The greatest privilege a nurse can have is to look after patients in their final days.
That is what so many nurses tell me - and tell me with a light in their eyes, proud at knowing how they have cared for and supported a person to die in the way they wanted.
The Liverpool Care Pathway has now been replaced by Priorities for Care (see news, page 2). The LCP was heavily criticised by some for being a tick-box exercise that didn’t pay enough attention to patients’ wishes and those of their loved ones and, when used incorrectly, led to inappropriate withdrawal of nutrition and fluids.
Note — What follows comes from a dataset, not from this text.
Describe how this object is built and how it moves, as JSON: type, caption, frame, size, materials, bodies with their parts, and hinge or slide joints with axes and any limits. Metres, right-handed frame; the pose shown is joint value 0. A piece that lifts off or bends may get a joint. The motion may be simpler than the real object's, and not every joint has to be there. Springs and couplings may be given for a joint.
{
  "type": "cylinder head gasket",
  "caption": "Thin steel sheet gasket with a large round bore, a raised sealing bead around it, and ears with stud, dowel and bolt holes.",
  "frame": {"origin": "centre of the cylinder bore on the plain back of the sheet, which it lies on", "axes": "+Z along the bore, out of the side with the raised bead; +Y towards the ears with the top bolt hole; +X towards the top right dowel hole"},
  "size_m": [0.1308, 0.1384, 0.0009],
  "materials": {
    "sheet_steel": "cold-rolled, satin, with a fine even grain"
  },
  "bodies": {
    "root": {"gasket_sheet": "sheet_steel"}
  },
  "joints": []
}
I was at Salford Royal Foundation Trust last week and met Fiona Murphy in the trust’s bereavement service. Inspired by a patient’s poor experience of witnessing another’s death in the hospital, she has made care of the dying and their loved ones a priority for every-one at the trust. Fiona has made it OK to break the rules - washing out patients’ mouths with their favourite tipple, doing a risk assessment so they can enjoy their final cigarette or bringing in their pets for a last cuddle. The emergency assessment unit even arranged a wedding within its busy department.
Fiona has created cotton bags that contain all the overnight comforts and toiletries needed by a loved one who wants to stay with a patient. Each one contains a tag made by local children with learning disabilities that reads simply: “This is a little gift for your comfort and to show that people care”.
The belongings of patients who have died are returned to relatives in a cotton bag decorated with a swan, the Romans’ symbol for a happy death. More special than a plastic bag, some relatives use them to store condolence cards, rendering them “a memory bag”. And hospital staff are trained to identify the swan logo so, as the relative leaves the hospital, they know they may need extra support. All this stemmed from one nurse’s desire to prevent one patient’s experience being replicated. It shows the power of nursing. It shows nursing at its best.
What Fiona has done is outstanding but it should be the norm, not the gold standard. Rules and guidance are all very well but, ultimately, it is the small things that matter. Nurses have the skills and power to deliver those and change patients’ lives - and deaths. That power should be used so all patients have the best possible death - and the death they choose.